To be done:
Go over the entries below line by line, copying each one that contains the word "from".

**** Data to use

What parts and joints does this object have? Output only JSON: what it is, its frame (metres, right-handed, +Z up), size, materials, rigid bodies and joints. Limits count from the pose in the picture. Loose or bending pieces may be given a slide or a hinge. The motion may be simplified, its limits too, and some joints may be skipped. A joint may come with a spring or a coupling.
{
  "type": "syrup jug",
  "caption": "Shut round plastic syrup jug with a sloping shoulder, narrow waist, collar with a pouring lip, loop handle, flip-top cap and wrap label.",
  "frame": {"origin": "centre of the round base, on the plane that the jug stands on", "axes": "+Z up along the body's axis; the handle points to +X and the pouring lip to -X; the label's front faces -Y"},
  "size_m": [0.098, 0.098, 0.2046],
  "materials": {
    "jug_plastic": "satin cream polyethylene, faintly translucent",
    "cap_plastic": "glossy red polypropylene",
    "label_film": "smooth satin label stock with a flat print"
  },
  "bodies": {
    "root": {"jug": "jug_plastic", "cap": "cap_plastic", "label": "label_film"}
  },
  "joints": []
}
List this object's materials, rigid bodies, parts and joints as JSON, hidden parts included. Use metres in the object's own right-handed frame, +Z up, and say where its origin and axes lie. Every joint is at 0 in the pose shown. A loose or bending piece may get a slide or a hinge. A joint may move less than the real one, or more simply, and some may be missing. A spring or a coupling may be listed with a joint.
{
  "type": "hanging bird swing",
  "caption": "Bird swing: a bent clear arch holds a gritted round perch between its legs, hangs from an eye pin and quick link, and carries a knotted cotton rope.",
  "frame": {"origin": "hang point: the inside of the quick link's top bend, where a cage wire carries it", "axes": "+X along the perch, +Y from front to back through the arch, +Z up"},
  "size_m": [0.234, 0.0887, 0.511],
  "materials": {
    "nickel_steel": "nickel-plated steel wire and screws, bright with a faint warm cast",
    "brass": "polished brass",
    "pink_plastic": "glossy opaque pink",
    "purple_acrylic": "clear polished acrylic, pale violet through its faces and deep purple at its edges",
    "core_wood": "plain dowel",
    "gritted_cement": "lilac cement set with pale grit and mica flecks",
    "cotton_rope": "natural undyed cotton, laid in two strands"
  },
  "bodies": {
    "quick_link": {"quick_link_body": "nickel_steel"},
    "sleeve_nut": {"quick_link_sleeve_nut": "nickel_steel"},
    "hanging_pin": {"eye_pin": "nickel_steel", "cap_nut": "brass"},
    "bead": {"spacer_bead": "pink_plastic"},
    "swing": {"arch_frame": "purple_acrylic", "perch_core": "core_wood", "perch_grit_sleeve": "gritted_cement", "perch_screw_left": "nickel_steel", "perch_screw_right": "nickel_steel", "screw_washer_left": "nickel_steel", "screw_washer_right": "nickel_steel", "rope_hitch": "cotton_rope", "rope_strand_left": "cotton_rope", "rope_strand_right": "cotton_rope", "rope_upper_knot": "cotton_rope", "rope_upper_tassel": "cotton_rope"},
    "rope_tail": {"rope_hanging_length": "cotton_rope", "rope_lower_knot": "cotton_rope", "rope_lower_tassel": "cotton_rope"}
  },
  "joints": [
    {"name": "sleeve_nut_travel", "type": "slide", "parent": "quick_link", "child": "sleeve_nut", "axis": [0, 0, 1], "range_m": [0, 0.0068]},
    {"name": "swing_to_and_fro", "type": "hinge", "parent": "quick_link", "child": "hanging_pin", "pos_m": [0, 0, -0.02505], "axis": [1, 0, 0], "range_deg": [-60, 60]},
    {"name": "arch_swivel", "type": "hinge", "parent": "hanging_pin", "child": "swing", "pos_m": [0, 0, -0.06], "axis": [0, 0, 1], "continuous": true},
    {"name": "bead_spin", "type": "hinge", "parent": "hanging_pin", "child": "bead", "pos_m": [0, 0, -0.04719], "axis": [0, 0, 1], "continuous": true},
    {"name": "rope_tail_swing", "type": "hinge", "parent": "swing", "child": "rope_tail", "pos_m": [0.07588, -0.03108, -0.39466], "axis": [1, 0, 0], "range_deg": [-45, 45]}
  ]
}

********
**** Data to use

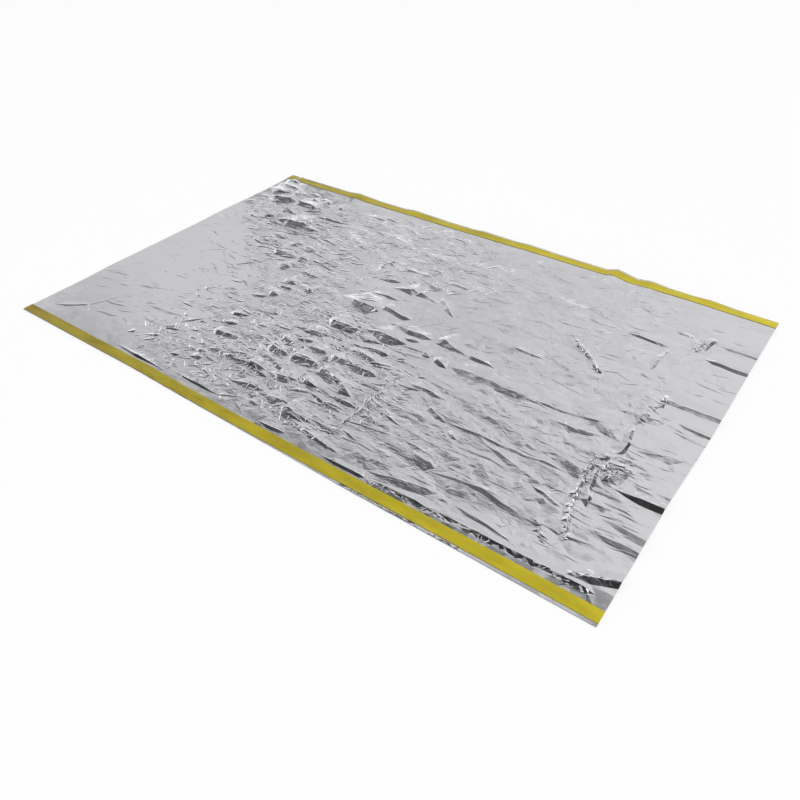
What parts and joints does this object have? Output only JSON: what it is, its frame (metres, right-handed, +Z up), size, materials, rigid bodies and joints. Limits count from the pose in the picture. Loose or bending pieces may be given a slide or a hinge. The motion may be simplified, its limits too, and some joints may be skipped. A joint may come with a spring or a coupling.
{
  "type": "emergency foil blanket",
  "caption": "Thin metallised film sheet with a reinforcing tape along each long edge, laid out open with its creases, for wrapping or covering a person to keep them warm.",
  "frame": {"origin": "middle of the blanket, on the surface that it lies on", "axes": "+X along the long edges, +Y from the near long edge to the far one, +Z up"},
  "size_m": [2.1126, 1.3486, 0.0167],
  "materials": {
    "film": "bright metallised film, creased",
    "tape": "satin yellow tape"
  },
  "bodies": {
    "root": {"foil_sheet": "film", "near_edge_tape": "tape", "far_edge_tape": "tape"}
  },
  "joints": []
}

********

Output of the exercise:
What parts and joints does this object have? Output only JSON: what it is, its frame (metres, right-handed, +Z up), size, materials, rigid bodies and joints. Limits count from the pose in the picture. Loose or bending pieces may be given a slide or a hinge. The motion may be simplified, its limits too, and some joints may be skipped. A joint may come with a spring or a coupling.
  "caption": "Bird swing: a bent clear arch holds a gritted round perch between its legs, hangs from an eye pin and quick link, and carries a knotted cotton rope.",
  "frame": {"origin": "hang point: the inside of the quick link's top bend, where a cage wire carries it", "axes": "+X along the perch, +Y from front to back through the arch, +Z up"},
What parts and joints does this object have? Output only JSON: what it is, its frame (metres, right-handed, +Z up), size, materials, rigid bodies and joints. Limits count from the pose in the picture. Loose or bending pieces may be given a slide or a hinge. The motion may be simplified, its limits too, and some joints may be skipped. A joint may come with a spring or a coupling.
  "frame": {"origin": "middle of the blanket, on the surface that it lies on", "axes": "+X along the long edges, +Y from the near long edge to the far one, +Z up"},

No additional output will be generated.